** start INFORMATION PROVIDED **

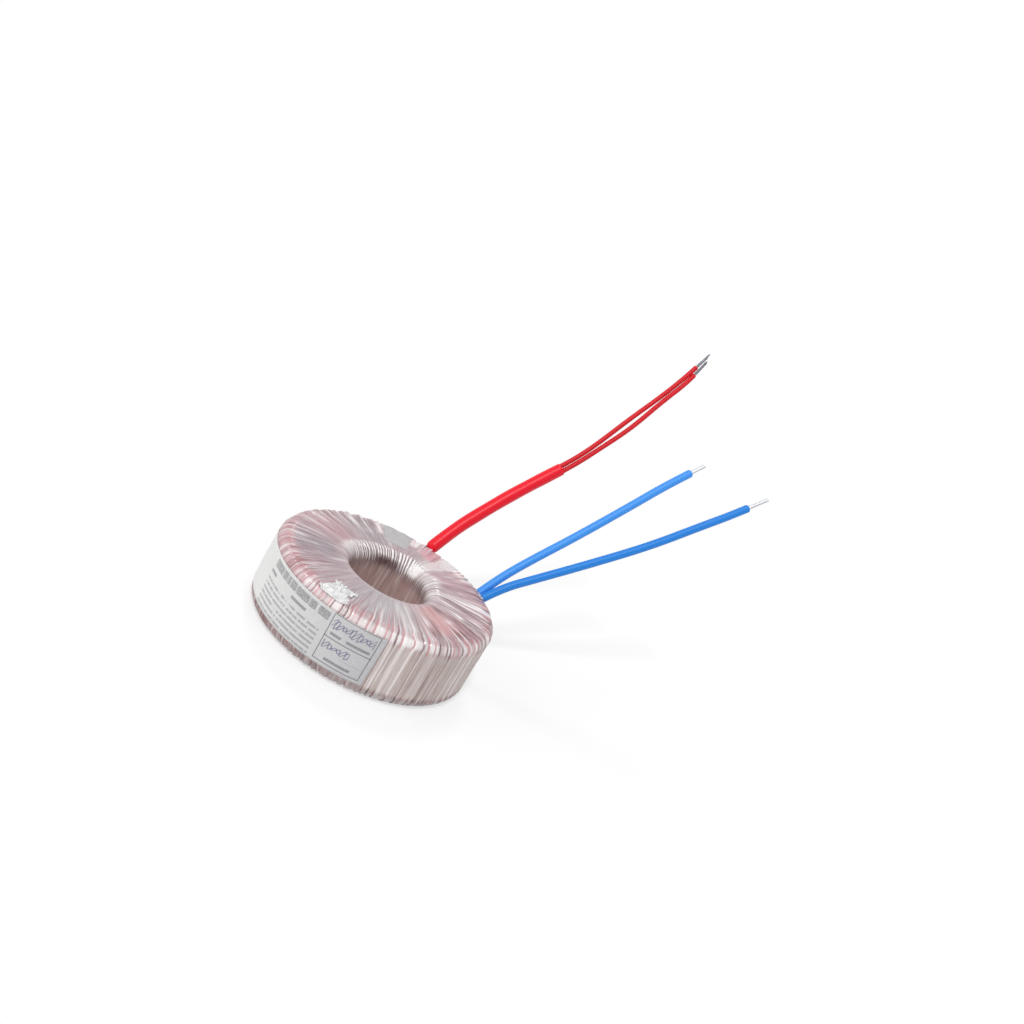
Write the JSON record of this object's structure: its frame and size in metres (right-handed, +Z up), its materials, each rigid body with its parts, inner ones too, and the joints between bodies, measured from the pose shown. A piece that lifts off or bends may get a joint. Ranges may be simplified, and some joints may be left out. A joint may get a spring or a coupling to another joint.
{
  "type": "toroidal transformer",
  "caption": "Ring-shaped mains transformer wound with lapped clear film over copper, with a side label and insulated flying leads.",
  "frame": {"origin": "on the ring's axis, in the plane that its underside rests on", "axes": "+Z up along the axis of the ring; the leads leave the rim towards +X and +Y"},
  "size_m": [0.1837, 0.176, 0.155],
  "materials": {
    "film": "clear polyester film over copper wire, glossy",
    "core": "wound silicon-steel strip",
    "cap": "pressboard ring",
    "winding": null,
    "insulation": "polyester insulating film",
    "label": "light grey paper",
    "grey_tape": "grey cloth tape",
    "pale_tape": "translucent whitish tape",
    "red": "red PVC sleeving",
    "blue": "blue sleeving",
    "tinned": "tinned copper"
  },
  "bodies": {
    "root": {"steel_core": "core", "core_end_ring_top": "cap", "core_end_ring_bottom": "cap", "primary_winding": "winding", "interwinding_film": "insulation", "secondary_winding": "winding", "outer_film_wrap": "film", "spec_label": "label", "grey_end_tape": "grey_tape", "lead_exit_tape": "pale_tape", "front_rim_tape": "pale_tape", "red_outer_sleeve": "red", "red_lead_1": "red", "red_lead_2": "red", "red_bare_end_1": "tinned", "red_bare_end_2": "tinned", "primary_splice_1": "tinned", "primary_splice_2": "tinned", "blue_lead_1": "blue", "blue_lead_2": "blue", "blue_bare_end_1": "tinned", "blue_bare_end_2": "tinned"}
  },
  "joints": []
}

** end INFORMATION PROVIDED **

• **YOUR INSTRUCTIONS**:
Reproduce each line of the material above precisely.

• **FINAL RESULT**:
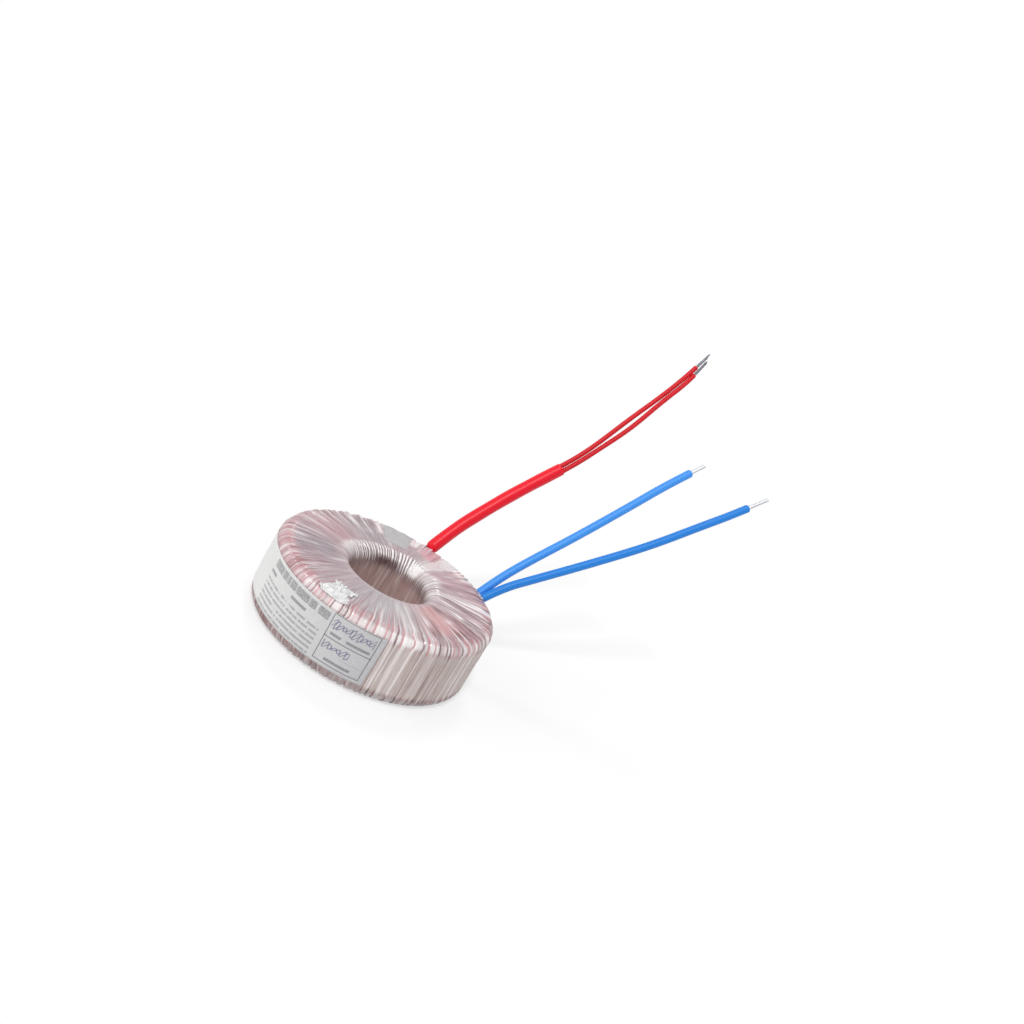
Write the JSON record of this object's structure: its frame and size in metres (right-handed, +Z up), its materials, each rigid body with its parts, inner ones too, and the joints between bodies, measured from the pose shown. A piece that lifts off or bends may get a joint. Ranges may be simplified, and some joints may be left out. A joint may get a spring or a coupling to another joint.
{
  "type": "toroidal transformer",
  "caption": "Ring-shaped mains transformer wound with lapped clear film over copper, with a side label and insulated flying leads.",
  "frame": {"origin": "on the ring's axis, in the plane that its underside rests on", "axes": "+Z up along the axis of the ring; the leads leave the rim towards +X and +Y"},
  "size_m": [0.1837, 0.176, 0.155],
  "materials": {
    "film": "clear polyester film over copper wire, glossy",
    "core": "wound silicon-steel strip",
    "cap": "pressboard ring",
    "winding": null,
    "insulation": "polyester insulating film",
    "label": "light grey paper",
    "grey_tape": "grey cloth tape",
    "pale_tape": "translucent whitish tape",
    "red": "red PVC sleeving",
    "blue": "blue sleeving",
    "tinned": "tinned copper"
  },
  "bodies": {
    "root": {"steel_core": "core", "core_end_ring_top": "cap", "core_end_ring_bottom": "cap", "primary_winding": "winding", "interwinding_film": "insulation", "secondary_winding": "winding", "outer_film_wrap": "film", "spec_label": "label", "grey_end_tape": "grey_tape", "lead_exit_tape": "pale_tape", "front_rim_tape": "pale_tape", "red_outer_sleeve": "red", "red_lead_1": "red", "red_lead_2": "red", "red_bare_end_1": "tinned", "red_bare_end_2": "tinned", "primary_splice_1": "tinned", "primary_splice_2": "tinned", "blue_lead_1": "blue", "blue_lead_2": "blue", "blue_bare_end_1": "tinned", "blue_bare_end_2": "tinned"}
  },
  "joints": []
}